Para além disso, eu aprendi muita coisa musicalmente porque fundei uma banda em paralelo, os Razors e aprendi muito com essa banda, por isso é que este disco de Poppers é um bocadinho mais transversal, porque tens canções super pesadas ou com fuzz e depois tens outras mais limpas, aquilo abriu muito o espectro para que este disco acontecesse desta forma. Também aprendi que a espinha dorsal da banda, para além da minha pessoa, são o resto dos membros, porque nestes 6 anos o facto de não querer editar o álbum de Londres, o facto de ter outra banda podia fazer com que eles se sentissem mais desmotivados e não foi isso que aconteceu.

MDX – O que podemos esperar do concerto de sábado?

Rai – Vai acontecer tudo o que tiver ao nosso alcance. Eu acho que num concerto de rock é importante, e eu tento sempre fazer isso, que exista uma ligação com o público. Poppers é daquelas bandas que respira muito pela energia do público, há ali um ciclo e tem de haver um ciclo. Nós no sábado vamos dar o melhor concerto que vamos conseguir, é assim que encaramos os concertos e os live acts, ensaiamos muito e temos o cuidado de fazer isso para estarmos confortáveis em palco. Acho que as pessoas têm de lá estar e se se ligarem com as canções aquilo vai fazer todo o sentido. Se faz sentido em disco, vai fazer sentido ao vivo e nós ainda vamos tocar 5 ou 6 canções de Lucifer, vamos ter os convidados: o Furtado, o Filipe e o Afonso e acho que as energias estão todas canalizadas para que seja uma boa noite de rock’n’roll. A seguir temos o Baile Tropicante com o Flama, o A Boy Named Sue e o Quesadilla, portanto vai ser uma noite quente e forte.

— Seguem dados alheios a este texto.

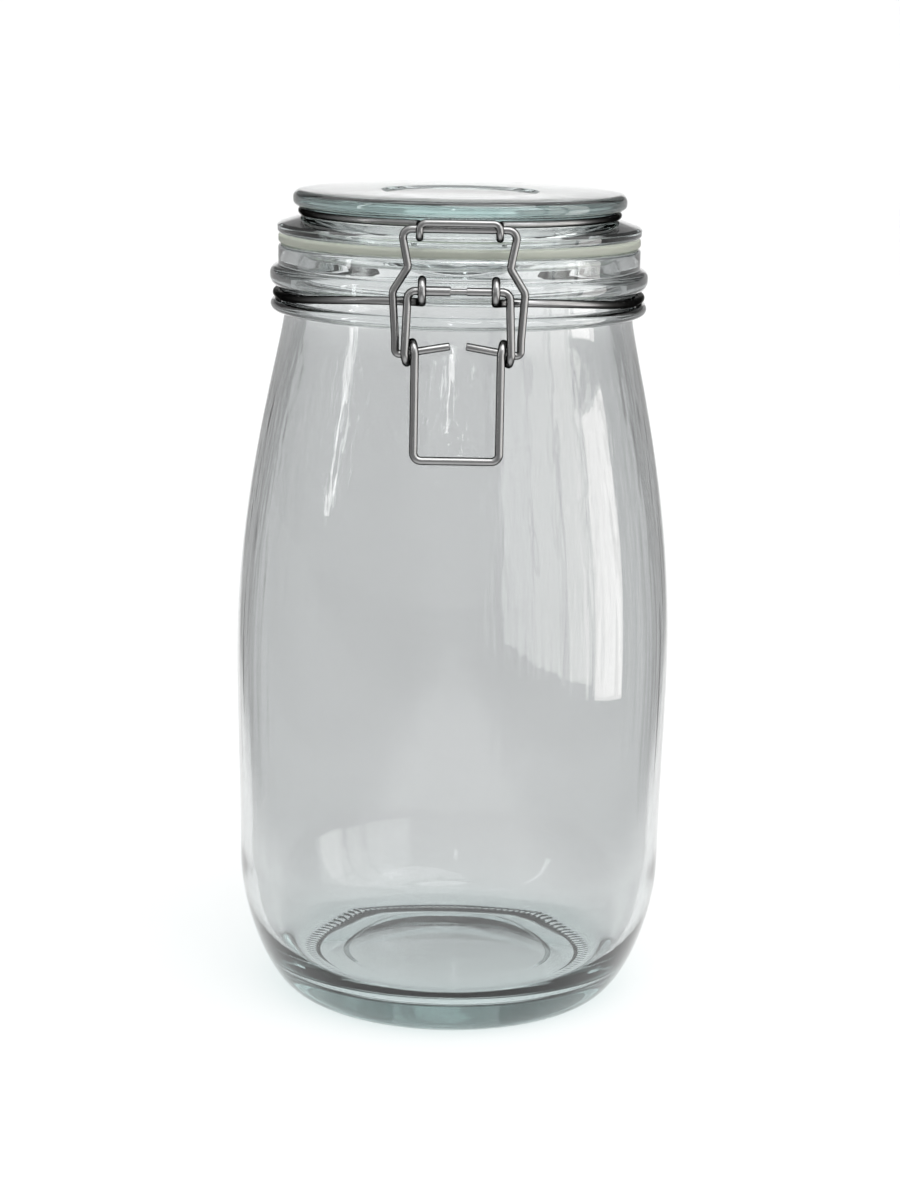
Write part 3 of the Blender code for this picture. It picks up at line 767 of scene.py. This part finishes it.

Lucifer será apresentado no próximo sábado no MusicBox no que promete ser uma festa cheia de rock’n’roll com convidados especiais como Paulo Furtado, Filipe Costa e Afonso Rodrigues. A viagem segue depois para o CAE, em Portalegre, no dia 03 de Fevereiro e para a Sociedade Harmonia Eborense, em Évora, no dia 04 de Fevereiro.